ACS:Law is known to have sent thousands of letters to people in the UK, many of which demanded settlement fee/payments of several hundred pounds (e.g. £500). Those who didn't pay were warned that they would face the courts (civil action), although this rarely ever happened due to the difficulty and high cost of trying such a case.

Only a week ago the SRA told ISPreview.co.uk (here) that they were "still investigating ACS Law therefore no conclusion has been made", before promising to let us know when that changed. It should be noted that the original complaint was brought by consumer magazine Which? .

Deborah Prince, Which?’s head of legal, said:

"We welcome this decision because we’ve received so many complaints from consumers who believe they been treated appallingly by this law firm. We also believe that it’s time for the profession to take action against law firms, and those responsible for them, which behave in a way we believe most right-thinking people would view as both aggressive and bullying."

Earlier this year the Solicitors Regulatory Authority (SRA) also referred Davenport Lyons, an infamous law firm involved with protecting specialist intellectual property rights, to a disciplinary tribunal (here) for doing almost exactly the same as ACS:Law.
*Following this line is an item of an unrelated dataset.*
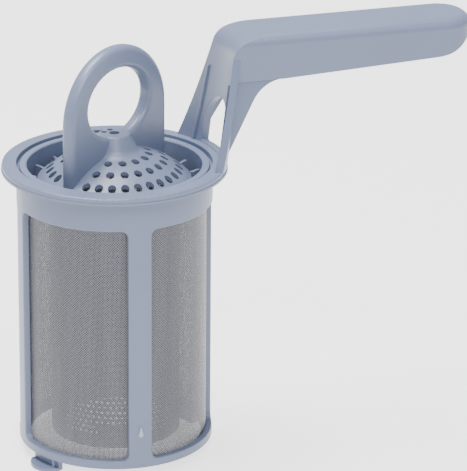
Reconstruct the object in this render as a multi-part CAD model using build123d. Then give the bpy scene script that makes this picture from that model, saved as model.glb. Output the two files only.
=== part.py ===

However the legal system is complex and as a result it can take a significant amount of time to both investigate and then proceed with a formal Solicitors Disciplinary Tribunal (SDT). Davenport Lyons is still awaiting its SDT, which might not officially take place until later in 2011. The same is likely to happen with ACS:Law.

ACS:Law tracked alleged abuse by monitoring the Internet Protocol ( IP ) addresses of online users, which is assigned to your computer each time you connect to the internet and made public on P2P networks. This is not an effective way of determining a computer user’s true identity and on several occasions innocent people appear to have been incorrectly targeted.

An IP can easily be faked, hijacked, redirected and generally abused or used in ways that the systems employed by such trackers cannot detect. Furthermore the owner of a particular connection/IP, such as in case of a hotel, business or shared public Wi-Fi network (secure or not), may not be the individual responsible for the actual act itself.